Балкенхол, кстати, в разговоре от этих сравнений открещивается. Просто, говорит, дерево – удобный в работе материал. Использует он в основном абачи, кедр и пихту (иногда с эпоксидной смолой), вырезая скульптуры из цельного куска дерева, то и дело оставляя часть ствола в виде пня-пьедестала, чтоб избежать торжественности. И делает плюс-минус сотню работ ежегодно. А на вопрос, зачем ему сдалась такая стилистика, в приведенном в каталоге интервью отвечает, что «пытался выяснить, возможна ли фигуративная скульптура после минимализма, концептуализма и тому подобного».
Можно попытаться поиграть в аллюзии, но игра коротка – многоходовые смысловые конструкции Балкенхол не жалует. Поэтому если некоторые его вещи, как может показаться, напоминают античные статуи или старинные ботанические атласы (у него – с вырезанными поверх фона цветами), или рельефный «Обнаженный мужчина с распростертыми руками», помещенный на фоне напечатанной на дереве многоэтажки на секунду эхом откликнется на «Витрувианского человека» Леонардо, – в целом все-таки это сопоставление дальше формального приема – сходства поз, к примеру, не идет. Балкенхол ставит во главу угла собственную манеру и остается ей настойчиво верен, как и принципу единоличной, ручной работы с деревом. Потому цитаты из истории искусства в отсутствие развития темы не обращаются в диалог, они – тоже быстро считываемый формальный прием.

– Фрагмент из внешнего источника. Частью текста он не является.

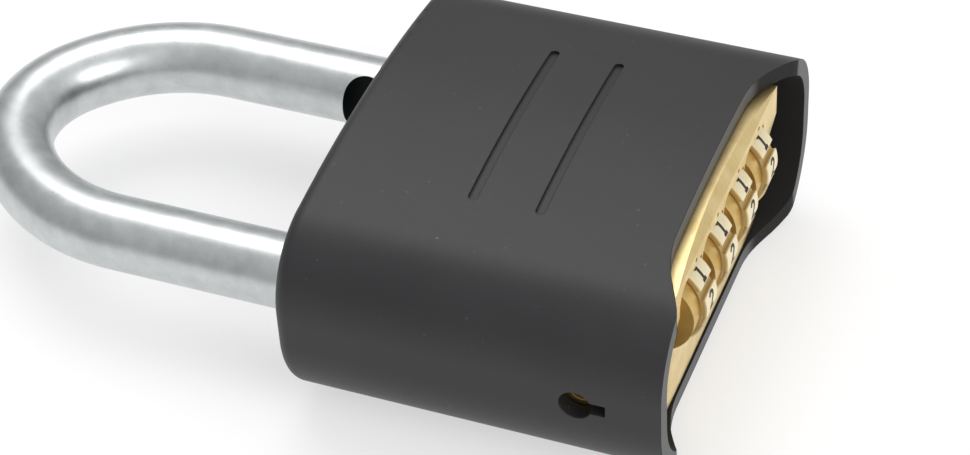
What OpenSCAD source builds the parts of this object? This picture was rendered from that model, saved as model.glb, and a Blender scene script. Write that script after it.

Вот публику у музейного входа встречают два бронзовых «Выточенных человека» под порядковыми номерами I и II. Тоненькая бронзовая фигурка поначалу вызывает из памяти ассоциации с Джакометти, с его напряженно вытянувшимися в струну фигурами – в струну, которая, кажется, вот-вот лопнет, будто «изрытыми» воздухом жизни. Балкенхолу эти экзистенциальные порывы не нужны, и все сравнения отменяются в два хода: он меняет пропорции на более приземистые и сгибает фигурки вперед и назад, словно они то ли отвешивают друг другу поклоны, то ли получили в солнечное сплетение, не суть – они остаются просто человечками, симпатичными, даже комическими гуттаперчевыми фигурками, несколько разнообразящими пространство. Балкенхол не хочет сказать больше, чем показывают простые формы, и в этом он ближе скорее Джеффу Кунсу. Если американец имитирует из стали игрушки да воздушные шары, то немецкий художник ставит небольшую деревянную скульптурку, где внушительный плюшевый медведь держит за руку, вероятно, офисного работника в черных брюках и белой рубашке, крохотного, будто вжавшего голову в плечи. Инфантилизация искусства, однозначное, почти плакатное высказывание и главенство формального приема, хоть и отработанные не без шутки, пожалуй, роднят обоих авторов. Это работы, приближающиеся к функции дизайнерского наполнения интерьеров: и здесь, в свою очередь, можно вспомнить, не проводя параллелей, веселые, порой грубо веселые объекты Эрвина Вурма, но в отличие от Вурма Балкенхол почти не использует гротеск. Если же по пути сравнения пытаться идти в сторону тех, кто тоже сегодня делает работы о человеке, как, например, Маурицио Каттелан, так там, где итальянский скульптор эпатирует и раздражает, Балкенхол в основном остается на позициях созерцателя.
Куратор выстроил экспозицию не как маршрут, а скорее в духе каталожного перечисления, и часто кажется, что всего тут too much. Что-то вроде вырезанного в виде свернутой в гармошку бумаги, где если встать с одной стороны, показывается женщина, а с другой – мужчина, удачнее, что-то скучнее. Балкенхоловские скульптуры, когда вкрапляются по одной в коллективные показы или стоят на улицах разных городов, производят более сильное впечатление. Поскольку сами работы в разговор друг с другом тоже практически не вступают, им помогает контекст: вполне в духе того, как Балкенхол рассказывает, что он дает зацепку, а уж зритель сам может додумать историю. Но сейчас музей этим работам оказался великоват.